In morphology, a bound morpheme is a morpheme that only appears as part of a larger word; a free or unbound morpheme is one that can stand alone[1].
Affixes are always bound. English language affixes are either prefixes or suffixes. E.g., -ment in "shipment" and pre- in "prefix". Affixes normally carry only grammatical meaning.
Many roots are free morphemes, e.g., ship- in "shipment", while others are bound. Roots normally carry lexical meaning.
Words like chairman that contain two free morphemes (chair and man) are referred to as compound words.

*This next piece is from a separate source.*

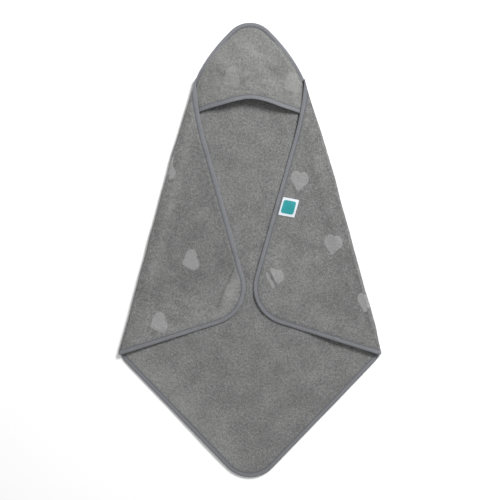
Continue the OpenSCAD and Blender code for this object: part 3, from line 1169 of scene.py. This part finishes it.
def make_join():
    """Where the tape's own end laps over its start, on the right flap's lower edge."""
    way = unit(on_hinge(S_FOOT) - np.array(TIP))
    at = np.array(TIP) + way * JOIN_FROM_TIP
    path = flipped(np.array([at - way * 6, at + way * 8]))
    obj = tape("tape_join", path, flap_height(True), step=1.0, grow=1.0)
    dressed(obj, TAPE)
    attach(obj, "right_flap")
    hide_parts("binding_join")


def make_towel():
    back, ring = make_back()
    make_bound_edges()
    sheets = [make_side(right) for right in (False, True)]
    hoods = [make_hood(right) for right in (False, True)]
    label = make_label()
    make_join()


# ---------------- camera, floor and light

def make_camera():
    data = bpy.data.cameras.new("camera")
    data.sensor_width = 36
    high, view = 3.2, 1.15
    data.lens = 36 * high / view
    camera = bpy.data.objects.new("camera", data)
    camera.location = (0, 0, high)
    bpy.context.scene.collection.objects.link(camera)
    bpy.context.scene.camera = camera


def make_floor():
    mesh = bpy.data.meshes.new("floor")
    mesh.from_pydata([(-8, -8, 0), (8, -8, 0), (8, 8, 0), (-8, 8, 0)], [], [(0, 1, 2, 3)])
    floor = bpy.data.objects.new("floor", mesh)
    floor.location.z = -0.0003
    bpy.context.scene.collection.objects.link(floor)
    n = Nodes("white_floor")
    n.shader.inputs["Base Color"].default_value = (0.93, 0.93, 0.93, 1)
    n.shader.inputs["Roughness"].default_value = 0.9
    mesh.materials.append(n.material)


def make_light():
    scene = bpy.context.scene
    scene.view_settings.view_transform = "Standard"
    world = bpy.data.worlds.new("studio")
    world.use_nodes = True
    background = world.node_tree.nodes["Background"]
    background.inputs["Color"].default_value = (1, 1, 1, 1)
    background.inputs["Strength"].default_value = 0.56
    scene.world = world
    key = bpy.data.lights.new("key", "AREA")
    key.shape = "DISK"
    key.size = 1.1
    key.energy = 122
    light = bpy.data.objects.new("key", key)
    aim = Vector((math.cos(math.radians(52)), math.sin(math.radians(52)), 0.9)).normalized()
    light.location = aim * 3.2
    light.rotation_euler = aim.to_track_quat("Z", "Y").to_euler()
    scene.collection.objects.link(light)


make_camera()
make_towel()
make_floor()
make_light()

The morpheme ten- in "tenant" may seem free, since there is an English word "ten". However, its lexical meaning is derived from the Latin word tenere, "to hold", and this or related meaning is not among the meanings of the English word "ten", hence ten- is a bound morpheme in the word "tenant".
There are some distinguishable types of bound morphemes.
A cranberry morpheme[2][3] or unique morpheme[4] is one with extremely limited distribution so that it occurs in only one word. A popular example is cran- in cranberry" (hence the term "cranberry morpheme").
Unique morphemes are examples of the linguistic notion of fossilization: loss of productivity or usage of grammar units: words, phrases, parts of words. Besides fossilized root morphemes, there are also fossilized affixes (suffixes and prefixes).